John Lennon é uma personalidade importantíssima em minha vida. Poucas biografias, talvez nenhuma outra, tenham me custado tanto tempo. Realmente me dediquei a leituras, ver filmes e ouvir discos do cara. Conheço razoavelmente a vida e a obra de Lennon.
Um de seus textos de maior impacto sobre mim é a letra de God ( confira AQUI ). A sequência final de itens nos quais Lennon declara não acreditar é um soco na boca do estômago. A sinceridade ao vaticinar o fim do sonho de uma geração é cortante. Esse niilismo molda um bom tanto de minha visão de mundo.

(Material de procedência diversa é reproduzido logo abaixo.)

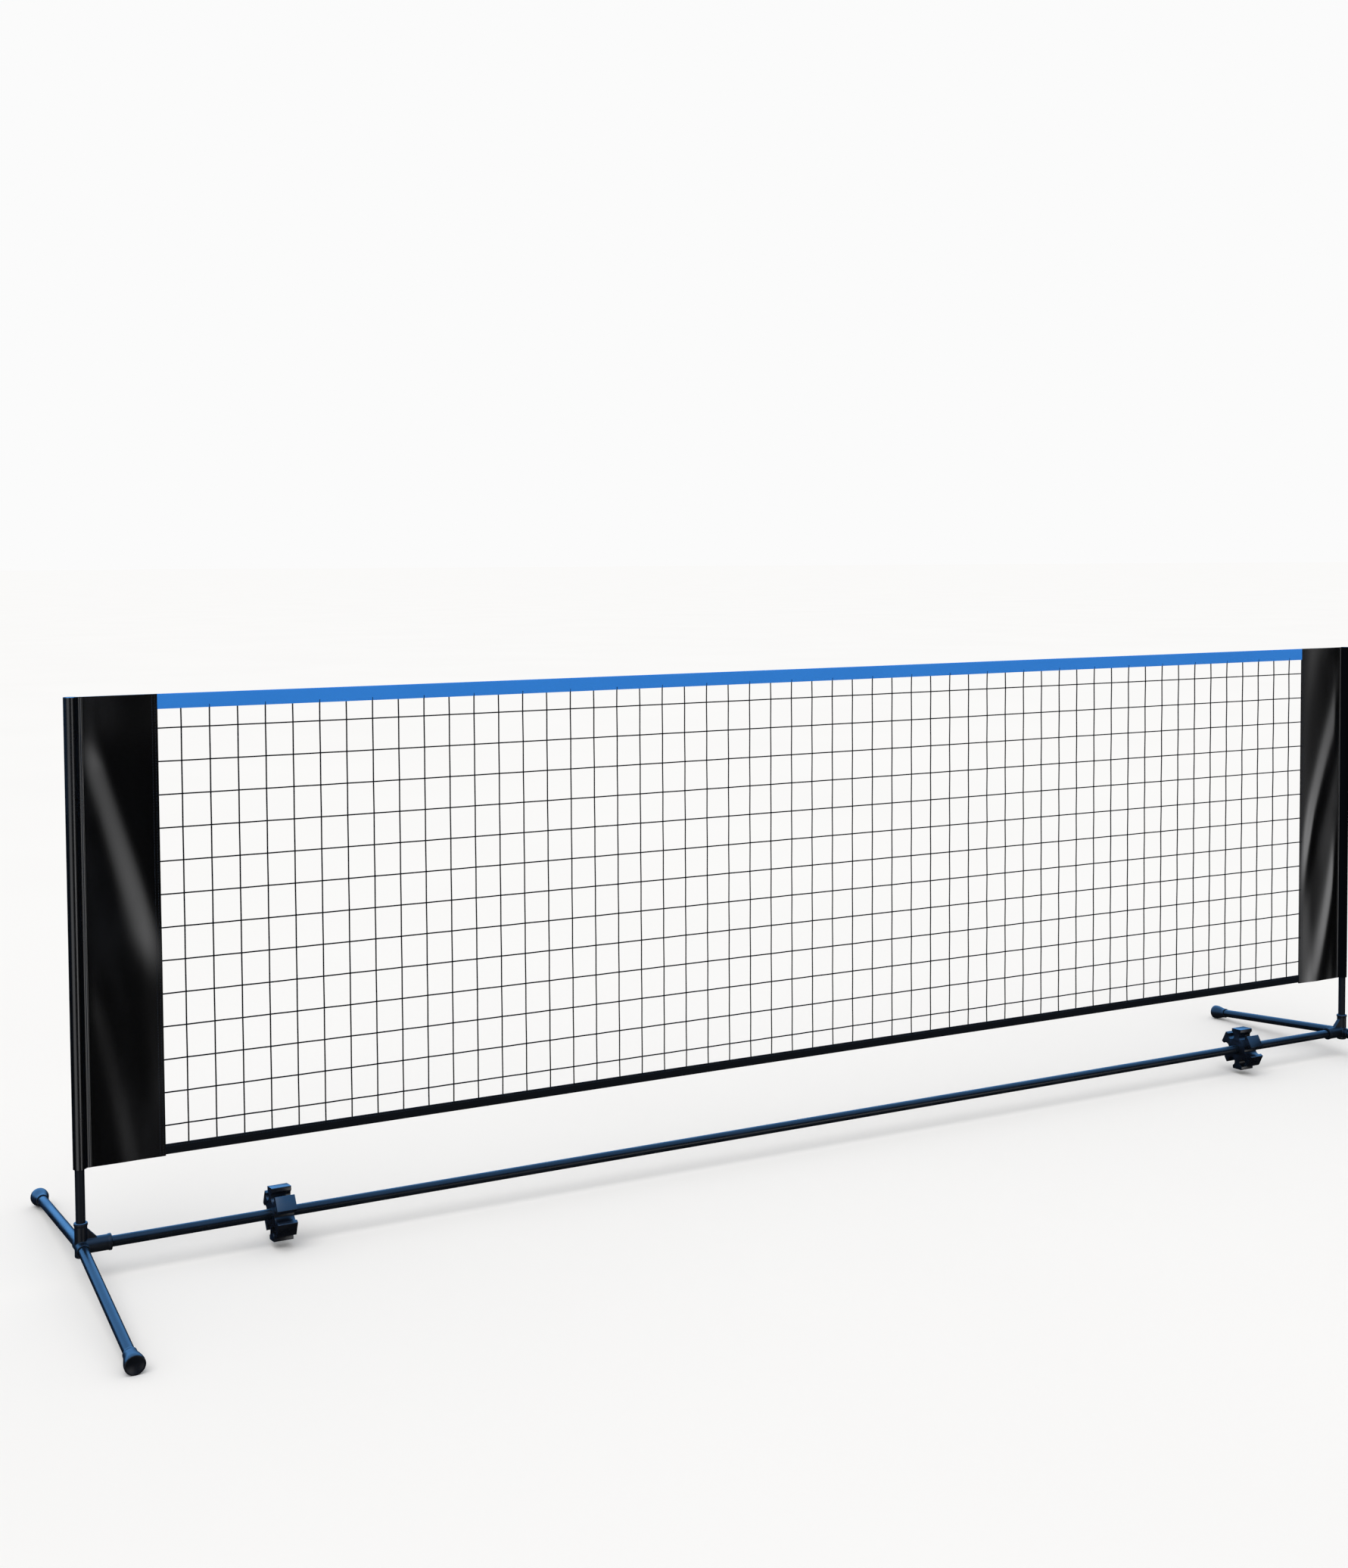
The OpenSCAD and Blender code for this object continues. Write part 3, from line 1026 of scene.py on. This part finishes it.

Por isso que acho tão bonita a existência de quem acredita. Pessoas que levantam da cama com fé. Dizem que as coisas vão melhorar. Esbanjam otimismo. Only good vibes. Se esse país fosse justo, gente assim receberia 50 reais do governo todos os dias. Só para manter esse alto astral.
Eu não estaria entre os beneficiados desse programa social. Minha descrença é tanta que provavelmente seria sobretaxado. A pessoa vem me mostrar o azul do céu e dizer que as coisas vão melhorar. Ouço e concordo. Não gosto de ficar colocando água no chope alheio. Mas a realidade vem e é cruel. E nos esbofeteia diariamente. O otimista enxerga nisso um estímulo. Eu, um martírio.
Veja só a torcida do Fluminense. Parcela significativa dos tricolores do Rio de Janeiro estão em êxtase com a chegada de Paulo Henrique Ganso nas Laranjeiras. Estão o comparando, veja só você, a Assis. É preciso muita fé para acreditar que o atleta revelado no Santos, que um dia foi apontado como sucessor de Zico no futebol brasileiro e até mesmo com mais bola que Neymar, vá brilhar novamente. Ganso nos últimos anos é um acúmulo de fiascos.
O blog O Mundo é uma Bola da Folha de São Paulo, escrito por Luís Curro, traz números. Nos últimos 30 meses, só esteve em campo 45 vezes. Jogou os 90 minutos completos apenas em nove ocasiões. A média nesse período é de 42 minutos por partida. Há mais de um ano não balança a rede.
Só mesmo a fé para explicar a esperança de que Ganso fará diferente no Fluminense.
Outro caso explícito de fé contra as evidências é o encantamento de parte da opinião pública brasileira pelo vice-presidente Hamilton Mourão. A última do general foi afirmar que o aborto deve ser decidido pessoalmente pela mulher, não uma questão de Estado (confira AQUI ). Concordo. E quase a totalidade da esquerda brasileira também.
São tantas declarações ponderadas de Mourão, tantos posicionamentos compreendidos como de esquerda que, daqui a pouco, ele aparece na Marcha da Maconha.
O problema é acreditar que o general, esse mesmo que já disse que embranquecer a raça é positivo, que o décimo terceiro é uma jabuticaba, elogiou o deplorável Ustra, enfraqueceu a transparência pública numa canetada, é um progressista convicto.
Tem que ter muita fé para crer que, em tão pouco tempo, Mourão migrou de um reacionário completo para um liberal nos costumes de verdade.
Vejo tudo isso e só me recordo de Lennon: eu só acredito em mim, na Yoko e em mim. Impossível discordar.